A impossibilidade de arquivamento implícito tem sua razão de ser no princípio da publicidade, constitucionalmente consagrado, além da necessidade de controle dos atos do Promotor de Justiça através do Conselho Superior. Não fosse dessa maneira, estaria aberto um caminho para a burla a tal princípio e às obrigações dele decorrentes, numa espécie de decisão irrecorrível e secreta, o que, evidentemente, não encontra amparo no sistema jurídico-constitucional vigente.

Nessa linha de raciocínio, a Resolução Conjunta PGJ CGMP nº 03/07 expressamente veda o arquivamento implícito, prevendo, em seu art. 16, a forma a ser adotada quando se estiver diante de tais situações, ou seja, a promoção de arquivamento com obediência a todas as disposições pertinentes, como se nenhuma providência pudesse ser adotada.

Vale ser dito, igualmente, que nada impede que, diante de determinada investigação mais volumosa e complicada, sejam feitos arquivamentos parciais em relação a fatos que restarem totalmente esclarecidos, continuando a investigação quanto aos demais. Nessas hipóteses, deverá o Promotor de Justiça adotar providência semelhante à anteriormente apresentada, ou seja, determinar o desmembramento do inquérito civil com os documentos pertinentes ao fato objeto de arquivamento (em originais desentranhados ou por fotocópia), elaborando promoção de arquivamento que, satisfeitas as exigências legais, deverá ser remetida ao Conselho Superior para apreciação e, se for o caso, homologação.

Diante de uma investigação que se mostre exageradamente complexa, a promoção de arquivamentos parciais é medida salutar, atenta à dignidade da pessoa humana e ao princípio da eficiência. Em relação à primeira, porque o investigado tem o direito de ver sua questão resolvida e, se comprovada a inexistência de elementos que justifiquem qualquer providência em relação à sua pessoa, mantê-lo sob investigação pode causar maior constrangimento, que seria injustificável, além de prejuízos de ordem moral e material. Quanto ao segundo, porque, excluídos aqueles fatos cuja investigação já estiver concluída, o procedimento tenderá à menor complexidade, facilitando até mesmo conclusões relativas ao restante do objeto da investigação.

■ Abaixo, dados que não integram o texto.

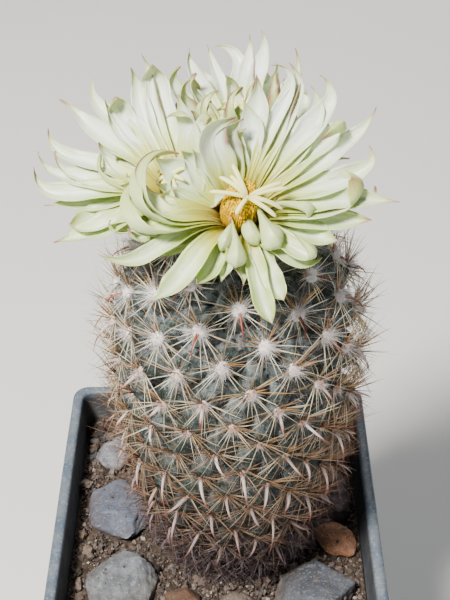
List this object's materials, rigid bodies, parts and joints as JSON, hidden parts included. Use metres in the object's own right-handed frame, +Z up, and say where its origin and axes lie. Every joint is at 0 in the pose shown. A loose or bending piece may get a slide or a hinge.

É de se dizer que, do mesmo modo, os inquéritos civis que se mostrem resolvidos mediante termos de ajustamento de conduta devidamente cumpridos ou recomendações acatadas devem ser submetidos à promoção de arquivamento, com as mesmas exigências e requisitos já expostos. Trata-se mais uma vez de exteriorização do princípio da publicidade e do controle, tornando coerente, lógico e eficaz o sistema normativo. Tanto é assim que, como já dito, não só os termos de ajustamento de conduta, como também as recomendações, somente podem ser firmados no âmbito de um inquérito civil ou de procedimento assemelhado, vedando-se a sua existência autônoma, o que implicaria falta de controle a posteriori.

Por fim, arquivado um inquérito, é possível que surjam novas provas ou que fato novo relevante enseje a reabertura das investigações. Regulamentando a matéria, a Resolução Conjunta PGJ CGMP nº 03/07 fixou prazo de seis meses após o arquivamento para desarquivamento do inquérito civil. Ultrapassado esse prazo, a investigação deverá ocorrer em novo inquérito civil, sem prejuízo das provas já colhidas (art. 15). Desarquivado o inquérito e reaberta a investigação, não sendo colhidos elementos para propositura de ação, deverá ser promovido novo arquivamento e remessa ao Conselho Superior, tal como verificado no primeiro arquivamento.


1)
Art. 22 da Resolução Conjunta PGJ CGMP nº 03/07.
2)
ENUNCIADO Nº 13: Ao propor o arquivamento de inquérito civil ou das peças de informação, antes da remessa dos autos ao Conselho Superior do Ministério Público, o Promotor de Justiça deverá dar ciência de sua decisão à parte interessada, tanto a que levou o fato ao conhecimento do Promotor de Justiça, quanto a que foi investigada. Na notificação dessa decisão, deverá ser explicitado que os interessados poderão apresentar razões escritas ou documentos que serão juntados aos autos do inquérito civil ou anexados às peças informativas até a sessão do Conselho Superior do Ministério Público na qual será apreciada a promoção de arquivamento. (Notas: (*) Aprovada a reformulação na 15ª Sessão Ordinária, realizada em 06/08/07: publicação no Diário Oficial: …… Republicado em …… (*) Texto anterior aprovado na 12ª Sessão Ordinária, realizada em 09/08/99: publicação no Diário Oficial: 13/08/99. Republicado em 09/10/2004 face determinação do Conselho Superior do Ministério Público em 13/09/2004, 14ª Sessão Ordinária.
3)
Art. 13, § 1º, da Resolução Conjunta PGJ CGMP nº 03/2007.